We know that a point $x$ of a convex set $K$ in a normed linear space $X$ is said to be an extreme point if for any $y,z\in K$ and for any $0<\lambda<1$, $$x=\lambda y+(1-\lambda)z,$$ then $x=y=z$.
I want to show that this is equivalent to show that for any $y,z\in K$, $$x=\frac{y+z}{2}\implies x=y=z.$$
$(\implies)$ is obvious. But how to show the reverse implication? Any suggestion is appreciated.

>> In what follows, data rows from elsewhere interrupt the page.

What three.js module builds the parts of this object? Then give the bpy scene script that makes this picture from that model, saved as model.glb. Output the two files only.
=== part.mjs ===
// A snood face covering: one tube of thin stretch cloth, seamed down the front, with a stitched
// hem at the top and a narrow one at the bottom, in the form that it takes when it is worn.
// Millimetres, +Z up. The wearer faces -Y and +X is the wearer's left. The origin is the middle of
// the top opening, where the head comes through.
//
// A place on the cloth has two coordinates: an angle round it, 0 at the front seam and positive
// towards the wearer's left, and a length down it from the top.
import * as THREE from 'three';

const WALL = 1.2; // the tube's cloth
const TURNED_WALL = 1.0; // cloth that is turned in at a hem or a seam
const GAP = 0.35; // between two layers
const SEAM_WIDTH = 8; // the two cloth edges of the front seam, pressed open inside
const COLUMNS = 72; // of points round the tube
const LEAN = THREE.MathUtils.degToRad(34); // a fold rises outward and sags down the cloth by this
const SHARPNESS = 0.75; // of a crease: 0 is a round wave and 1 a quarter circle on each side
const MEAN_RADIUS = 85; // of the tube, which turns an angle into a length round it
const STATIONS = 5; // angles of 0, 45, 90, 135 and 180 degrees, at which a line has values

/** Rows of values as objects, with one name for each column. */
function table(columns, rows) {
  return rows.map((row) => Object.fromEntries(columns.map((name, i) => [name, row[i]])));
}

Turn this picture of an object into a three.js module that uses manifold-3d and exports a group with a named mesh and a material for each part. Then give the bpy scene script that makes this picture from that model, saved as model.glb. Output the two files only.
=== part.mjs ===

Let $x=\lambda y+(1-\lambda)z.$
Define $\lambda = \frac{1}{2} (\alpha + 1)$. Then $0 < \alpha <1.$ We have:
$$x = \frac{1}{2} (\alpha + 1) y + (1-\frac{1}{2} (\alpha + 1))z$$ $$x = \frac{1}{2} (\alpha + 1) y + \frac{1}{2} (1-\alpha)z$$ $$x = \frac{1}{2} y + \frac{1}{2} (\alpha y + (1-\alpha)z)$$ Define $z' = \alpha y + (1-\alpha)z.$ By convexity, $z' \in K.$ Therefore, from the assumption, it follows that $x = y = z'.$ But then this implies, $(1-\alpha) y = (1-\alpha)z,$ or $z= y.$